Angelo Mathews had all the right in the world to take care of his safety and call for a spare helmet after the strap on the head gear he carried out gave way while being at his crease. Common sense took a terrible beating and it happened to a player who was battling off-field distractions to his career in the same way he had to battle the bowlers some of whom can send down balls at near bullet speed.

Mathews replaced his fellow team-mate Sadeera Samarawickrema who was caught in the outfield and what should be taken note of here is that with one ball or one delivery, two batters were dismissed making cricket the funniest gave for professionals of the world stage.

One of the newest rules brought in by the custodians of cricket is that the incoming new batsman has to face the subsequent ball and not the already-in batsman who until a year or two ago would have faced the subsequent ball having crossed while a catch was taken.

The new rule made Mathews, a sacrificial lamb and a victim of cricket’s laws of cruelty.

As for the captain of the Bangladesh team Shakib Al Hasan, there must be lot for him to learn about gamesmanship and fair-play in an age when nothing escapes the eye of the peer.
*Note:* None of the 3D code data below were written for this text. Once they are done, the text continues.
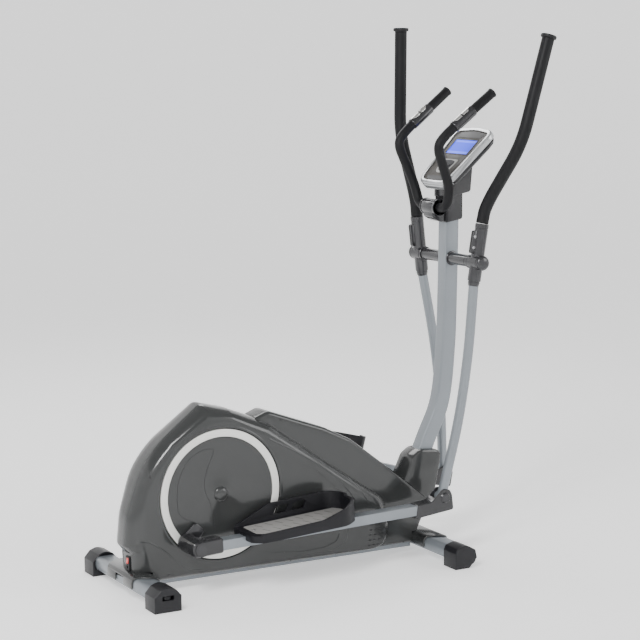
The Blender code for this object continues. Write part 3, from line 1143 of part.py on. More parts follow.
# ---------------------------------------------------------------- handlebar clamp on the post
CLAMP_HALF = 0.0400
clamp = cone("clamp", (CLAMP_X, -CLAMP_HALF, CLAMP_Z), (CLAMP_X, CLAMP_HALF, CLAMP_Z), CLAMP_RADIUS,
             sides=28)
chin = rounded([(CLAMP_X - 0.020, CLAMP_Z - 0.006, 0.0), (CLAMP_X - 0.018, CLAMP_Z - 0.030, 0.010),
                (CLAMP_X + 0.012, CLAMP_Z - 0.046, 0.010), (CLAMP_X + 0.060, CLAMP_Z - 0.046, 0.0),
                (CLAMP_X + 0.060, CLAMP_Z + 0.020, 0.0), (CLAMP_X + 0.004, CLAMP_Z + 0.020, 0.0)])
join(clamp, prism("chin", chin, -0.026, 0.026))
cut(clamp, prism("post_room", ribbon(post_path[-7:-1] + [post_end + Vector((0, 0.05))], POST[0] / 2 + GAP),
                 -0.1, 0.1),
    prism("neck_room", moved_out(neck_outline, GAP), -0.1, 0.1),
    prism("sleeve_room", moved_out(sleeve_outline, GAP), -0.1, 0.1),
    cone("bar_bore", (CLAMP_X, -0.06, CLAMP_Z), (CLAMP_X, 0.06, CLAMP_Z), FIXED_BAR_RADIUS + GAP * 2,
         sides=24))
finish_part(clamp, "handlebar_clamp", "dark_casting")

# ---------------------------------------------------------------- power inlet and switch at the rear
PANEL_X = (-0.5530, -0.5400)
PANEL_Y = (-0.0270, -0.0020)
PANEL_Z = (SKIRT_TOP + 2 * GAP, 0.1100)
SWITCH_MIDDLE = (-0.0145, 0.0960)      # y, z
SWITCH = (0.0140, 0.0180)              # across, high
INLET_MIDDLE = (-0.0145, 0.0765)
INLET_RADIUS = 0.0045


def pair(middle, size, extra=0.0):
    return middle - size / 2 - extra, middle + size / 2 + extra


room = [(low - GAP, high + GAP) for low, high in (PANEL_X, PANEL_Y, PANEL_Z)]
cut(bpy.data.objects["housing_right"], box("room", *room))
panel = box("panel", PANEL_X, PANEL_Y, PANEL_Z, 0.001, 1)
cut(panel, box("switch_hole", (PANEL_X[0] - 0.01, PANEL_X[1] + 0.01), pair(SWITCH_MIDDLE[0], SWITCH[0], 0.0006),
               pair(SWITCH_MIDDLE[1], SWITCH[1], 0.0012)),
    cone("inlet", (PANEL_X[0] - 0.01, INLET_MIDDLE[0], INLET_MIDDLE[1]),
         (PANEL_X[1] - 0.003, INLET_MIDDLE[0], INLET_MIDDLE[1]), INLET_RADIUS, sides=20))
finish_part(panel, "power_inlet", "black_plastic")
rocker = prism("rocker", rounded([(-0.5555, SWITCH_MIDDLE[1] - SWITCH[1] / 2 + 0.001, 0.0),
                                  (-0.5440, SWITCH_MIDDLE[1] - 0.004, 0.003),
                                  (-0.5440, SWITCH_MIDDLE[1] + 0.004, 0.003),
                                  (-0.5530, SWITCH_MIDDLE[1] + SWITCH[1] / 2 - 0.0005, 0.0),
                                  (-0.5540, SWITCH_MIDDLE[1], 0.004)], 3), *pair(SWITCH_MIDDLE[0], SWITCH[0]))
finish_part(rocker, "power_switch", "switch_red")

# ---------------------------------------------------------------- the origin goes under the middle
bpy.context.view_layer.update()
reach_x = [(shape.matrix_world @ vert.co).x for shape in parts.objects if shape.type == "MESH"
           for vert in shape.data.vertices]
machine.location.x = -(min(reach_x) + max(reach_x)) / 2
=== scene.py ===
# %% [markdown]
# # An elliptical cross trainer
# The machine is already modelled as plain solids with working joints. This lesson dresses those solids:
# it rebuilds the surfaces that are seen close up, adds the small fittings, and mixes a finish for each
# material. Every piece is drawn where it stands at rest and then rides on the body that carries it.

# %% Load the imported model
import json
from math import atan2, cos, hypot, pi, radians, sin

import bmesh
import bpy
from mathutils import Matrix, Vector
from mathutils.bvhtree import BVHTree


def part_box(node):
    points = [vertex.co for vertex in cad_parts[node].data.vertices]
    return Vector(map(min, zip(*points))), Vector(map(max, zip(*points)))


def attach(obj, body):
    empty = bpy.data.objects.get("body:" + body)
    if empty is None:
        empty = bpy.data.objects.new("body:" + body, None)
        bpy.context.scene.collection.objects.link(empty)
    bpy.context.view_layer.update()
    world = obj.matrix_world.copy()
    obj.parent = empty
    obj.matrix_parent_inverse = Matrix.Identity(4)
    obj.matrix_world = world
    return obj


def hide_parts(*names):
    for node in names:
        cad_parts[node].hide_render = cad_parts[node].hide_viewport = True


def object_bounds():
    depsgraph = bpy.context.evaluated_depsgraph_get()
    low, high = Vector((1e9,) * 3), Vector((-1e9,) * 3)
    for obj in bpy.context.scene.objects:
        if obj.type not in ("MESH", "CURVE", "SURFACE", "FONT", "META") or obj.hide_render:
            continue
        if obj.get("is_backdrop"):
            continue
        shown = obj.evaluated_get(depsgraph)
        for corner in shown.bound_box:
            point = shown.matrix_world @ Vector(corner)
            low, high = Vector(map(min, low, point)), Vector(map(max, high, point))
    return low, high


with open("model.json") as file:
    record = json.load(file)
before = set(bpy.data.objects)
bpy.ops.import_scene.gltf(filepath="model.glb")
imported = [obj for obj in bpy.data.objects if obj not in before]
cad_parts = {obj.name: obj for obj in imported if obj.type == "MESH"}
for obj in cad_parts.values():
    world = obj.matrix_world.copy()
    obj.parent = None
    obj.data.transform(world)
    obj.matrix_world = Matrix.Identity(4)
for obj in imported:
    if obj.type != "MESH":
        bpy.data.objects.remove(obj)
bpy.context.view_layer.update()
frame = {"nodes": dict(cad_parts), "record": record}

SIDES = ((-1, "right"), (1, "left"))      # sign of y, name: the user faces +X


def middle(node):
    low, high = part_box(node)
    return (Vector(low) + Vector(high)) / 2


CRANK = middle("crank_axle")
print("crank axis at", [round(value, 4) for value in CRANK])

# %% [markdown]
# ## Shader groups
# Paint, foam and moulded plastic all show the same small faults: a fine grain, a slow drift in tone, and
# patches where the gloss is duller. Each effect is one node group with its own inputs, so that every
# material can place it with its own numbers.

# %% Three surface effects
def new_group(name, inputs, outputs):
    tree = bpy.data.node_groups.new(name, "ShaderNodeTree")
    for label, kind, value in inputs:
        socket = tree.interface.new_socket(label, in_out="INPUT", socket_type="NodeSocket" + kind)
        socket.default_value = value
    for label, kind in outputs:
        tree.interface.new_socket(label, in_out="OUTPUT", socket_type="NodeSocket" + kind)
    start = tree.nodes.new("NodeGroupInput")
    end = tree.nodes.new("NodeGroupOutput")
    place = tree.nodes.new("ShaderNodeTexCoord")
    return tree, start, end, place.outputs["Object"]


def noise(tree, place, scale, detail):
    texture = tree.nodes.new("ShaderNodeTexNoise")
    texture.inputs["Detail"].default_value = detail
    tree.links.new(place, texture.inputs["Vector"])
    tree.links.new(scale, texture.inputs["Scale"])
    return texture.outputs["Fac"]


def remap(tree, value, low, high):
    """Stretches a 0 to 1 noise between two sockets."""
    node = tree.nodes.new("ShaderNodeMapRange")
    node.inputs["From Min"].default_value = 0.3
    node.inputs["From Max"].default_value = 0.7
    tree.links.new(value, node.inputs["Value"])
    tree.links.new(low, node.inputs["To Min"])
    tree.links.new(high, node.inputs["To Max"])
    return node.outputs["Result"]


def grain_group():
    tree, start, end, place = new_group("grain", [("Scale", "Float", 900.0)], [("Height", "Float")])
    tree.links.new(noise(tree, place, start.outputs["Scale"], 2.0), end.inputs["Height"])
    return tree


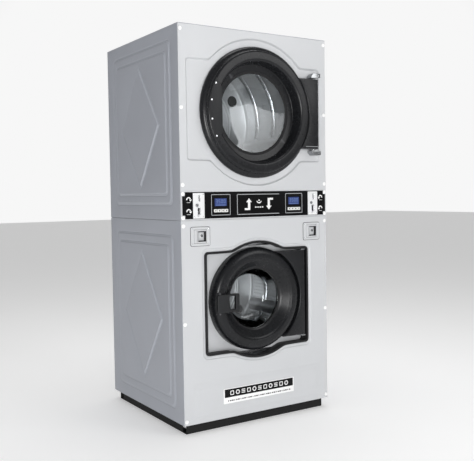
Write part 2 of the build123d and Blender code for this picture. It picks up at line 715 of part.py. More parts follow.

He showed no maturity and paid scant respect towards ethics if he knows what it means. He was the captain of a struggling team to whom winning meant everything in desperation.

It will never be known how many captains over the past century and a half refrained from appealing for such a damning dismissal without bowling a ball out of respect for their opponents and the unwritten rules of fair-play.

Could anyone have expected Shakib Al Hasan to be like the rest?